Copy out all of the material exactly as presented.

=== DATA SEGMENT ===
-- -- --
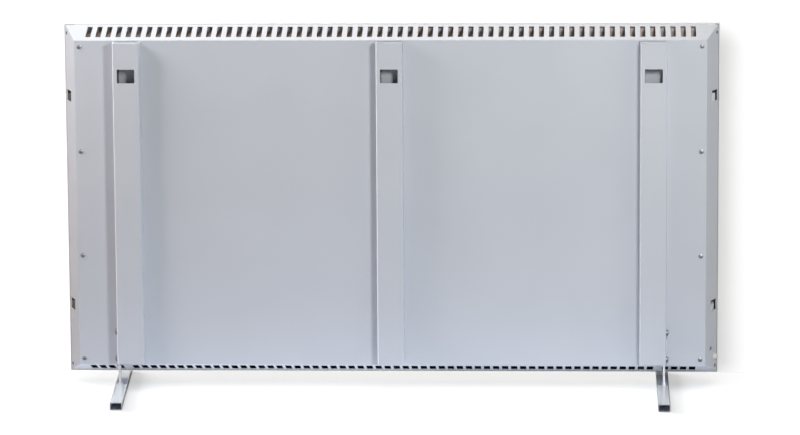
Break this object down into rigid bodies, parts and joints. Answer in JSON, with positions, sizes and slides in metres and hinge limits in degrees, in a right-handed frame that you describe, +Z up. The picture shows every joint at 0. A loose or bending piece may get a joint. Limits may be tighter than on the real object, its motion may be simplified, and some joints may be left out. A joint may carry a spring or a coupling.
{
  "type": "wall panel convector heater",
  "caption": "Wide flat convector heater: stoneware front plate, slotted sheet-steel rear casing with upright hanging ribs, on two levelling tube feet.",
  "frame": {"origin": "on the floor, midway between the feet, under the foot uprights; the middle of the bounding box's bottom", "axes": "+X to the right as seen from the front, +Y to the back, +Z up; the front plate faces -Y and the ribs face +Y"},
  "size_m": [1.2, 0.3507, 0.6705],
  "materials": {
    "stoneware": "satin glaze on the face, raw on the back",
    "gasket_rubber": "matte foam",
    "casing_paint": "semi-gloss pale blue-grey powder coat",
    "foot_paint": "glossy pale grey powder coat",
    "rivet_paint": "semi-gloss powder coat",
    "galvanised_steel": "galvanised",
    "zinc_steel": "bright zinc plate",
    "bond_silicone": "cured silicone",
    "element_sheath": "matte silicone sheath",
    "element_foil": "satin foil",
    "lead_sheath": "matte glass-silicone sleeve",
    "terminal_plastic": "matte",
    "white_plastic": "semi-gloss",
    "brass": "plain"
  },
  "bodies": {
    "heater": {"front_plate": "stoneware", "edge_gasket": "gasket_rubber", "rear_casing": "casing_paint", "left_rib": "casing_paint", "middle_rib": "casing_paint", "right_rib": "casing_paint", "left_side_rail": "galvanised_steel", "right_side_rail": "galvanised_steel", "left_bond_strip": "bond_silicone", "right_bond_strip": "bond_silicone", "casing_screws": "zinc_steel", "clinch_nuts": "zinc_steel", "corner_rivets": "rivet_paint", "heating_cable": "element_sheath", "element_foil": "element_foil", "element_leads": "lead_sheath", "thermal_cutout": "zinc_steel", "terminal_block": "terminal_plastic", "terminal_screws": "brass", "earth_stud": "brass", "earth_nut": "brass", "cable_bush": "white_plastic", "cord_clamp": "white_plastic", "cord_clamp_screw": "zinc_steel"},
    "left_foot": {"left_foot_tube": "foot_paint", "left_foot_upright": "foot_paint", "left_foot_screws": "zinc_steel", "left_foot_nuts": "zinc_steel"},
    "right_foot": {"right_foot_tube": "foot_paint", "right_foot_upright": "foot_paint", "right_foot_screws": "zinc_steel", "right_foot_nuts": "zinc_steel"}
  },
  "joints": [
    {"name": "left_foot_slide", "type": "slide", "parent": "heater", "child": "left_foot", "axis": [0, 0, -1], "range_m": [0, 0.008]},
    {"name": "right_foot_slide", "type": "slide", "parent": "heater", "child": "right_foot", "axis": [0, 0, -1], "range_m": [0, 0.008]}
  ]
}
-- -- --
=== TASK RESPONSE ===
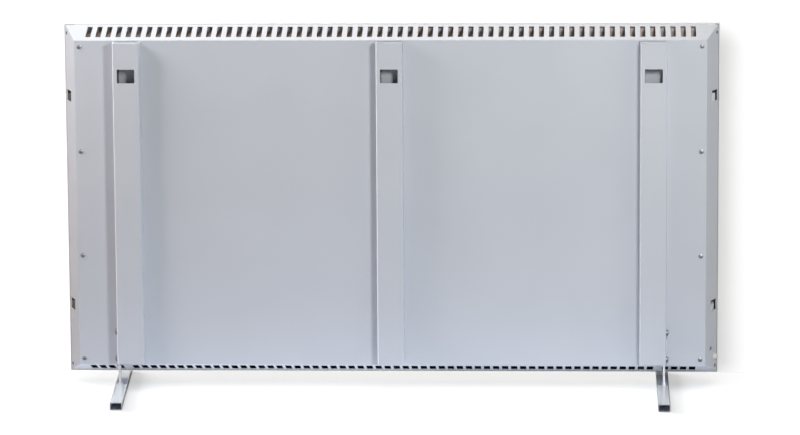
Break this object down into rigid bodies, parts and joints. Answer in JSON, with positions, sizes and slides in metres and hinge limits in degrees, in a right-handed frame that you describe, +Z up. The picture shows every joint at 0. A loose or bending piece may get a joint. Limits may be tighter than on the real object, its motion may be simplified, and some joints may be left out. A joint may carry a spring or a coupling.
{
  "type": "wall panel convector heater",
  "caption": "Wide flat convector heater: stoneware front plate, slotted sheet-steel rear casing with upright hanging ribs, on two levelling tube feet.",
  "frame": {"origin": "on the floor, midway between the feet, under the foot uprights; the middle of the bounding box's bottom", "axes": "+X to the right as seen from the front, +Y to the back, +Z up; the front plate faces -Y and the ribs face +Y"},
  "size_m": [1.2, 0.3507, 0.6705],
  "materials": {
    "stoneware": "satin glaze on the face, raw on the back",
    "gasket_rubber": "matte foam",
    "casing_paint": "semi-gloss pale blue-grey powder coat",
    "foot_paint": "glossy pale grey powder coat",
    "rivet_paint": "semi-gloss powder coat",
    "galvanised_steel": "galvanised",
    "zinc_steel": "bright zinc plate",
    "bond_silicone": "cured silicone",
    "element_sheath": "matte silicone sheath",
    "element_foil": "satin foil",
    "lead_sheath": "matte glass-silicone sleeve",
    "terminal_plastic": "matte",
    "white_plastic": "semi-gloss",
    "brass": "plain"
  },
  "bodies": {
    "heater": {"front_plate": "stoneware", "edge_gasket": "gasket_rubber", "rear_casing": "casing_paint", "left_rib": "casing_paint", "middle_rib": "casing_paint", "right_rib": "casing_paint", "left_side_rail": "galvanised_steel", "right_side_rail": "galvanised_steel", "left_bond_strip": "bond_silicone", "right_bond_strip": "bond_silicone", "casing_screws": "zinc_steel", "clinch_nuts": "zinc_steel", "corner_rivets": "rivet_paint", "heating_cable": "element_sheath", "element_foil": "element_foil", "element_leads": "lead_sheath", "thermal_cutout": "zinc_steel", "terminal_block": "terminal_plastic", "terminal_screws": "brass", "earth_stud": "brass", "earth_nut": "brass", "cable_bush": "white_plastic", "cord_clamp": "white_plastic", "cord_clamp_screw": "zinc_steel"},
    "left_foot": {"left_foot_tube": "foot_paint", "left_foot_upright": "foot_paint", "left_foot_screws": "zinc_steel", "left_foot_nuts": "zinc_steel"},
    "right_foot": {"right_foot_tube": "foot_paint", "right_foot_upright": "foot_paint", "right_foot_screws": "zinc_steel", "right_foot_nuts": "zinc_steel"}
  },
  "joints": [
    {"name": "left_foot_slide", "type": "slide", "parent": "heater", "child": "left_foot", "axis": [0, 0, -1], "range_m": [0, 0.008]},
    {"name": "right_foot_slide", "type": "slide", "parent": "heater", "child": "right_foot", "axis": [0, 0, -1], "range_m": [0, 0.008]}
  ]
}